Q: Is Clarinda better for families than singles? A: Generally, yes. Clarinda’s strengths lean family and household: quieter residential streets, takeaway dinners, parking that is usually less painful than denser suburbs, and access to surrounding employment and school zones. Singles can still make it work, especially if they value space and calm, but the thin 1BR rental market and weak cafe culture make it less naturally suited to solo renters who want walkable social infrastructure. A single renter should compare it carefully with Clayton, Oakleigh, Moorabbin and Springvale before deciding.

Q: Are rents in Clarinda good value? A: Value depends on what you are comparing it with. Against inner south-east suburbs, Clarinda can look reasonable because you may get more space and easier parking. Against less connected outer suburbs, it can look expensive because you are still paying for access to Clayton, Monash, Moorabbin and the broader south-east job belt. The awkward part is the rental mix: true 1BR options are limited, while larger units and houses can sit around stronger family-market prices. Do not judge value from one headline number.
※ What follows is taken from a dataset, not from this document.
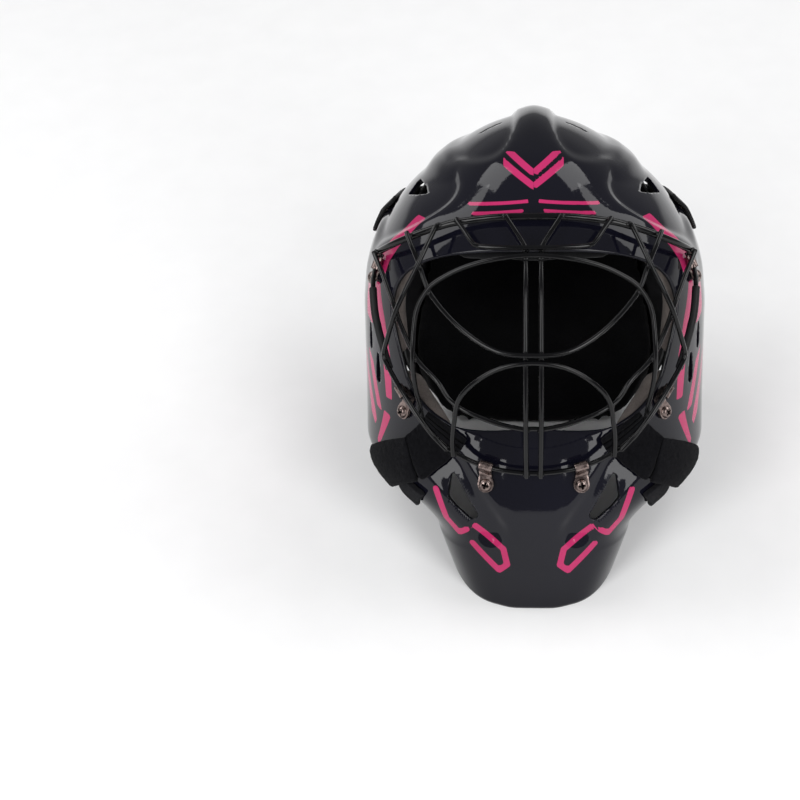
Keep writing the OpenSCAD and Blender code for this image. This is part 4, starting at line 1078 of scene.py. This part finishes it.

Q: What is the most honest local food recommendation in Clarinda? A: Keep the expectation practical. Clarinda Charcoal Chicken is the clearest local craving because it reflects how the suburb actually eats: quick, family-friendly, takeaway-friendly and tied to the Bourke Road shops. Clarinda Pizza fits the same pattern. Neither answer is trying to compete with destination dining in Clayton, Oakleigh or Springvale. That is the point. Clarinda’s best food use is a reliable local backup after work, school or sport, not a Saturday itinerary built around cafe hopping.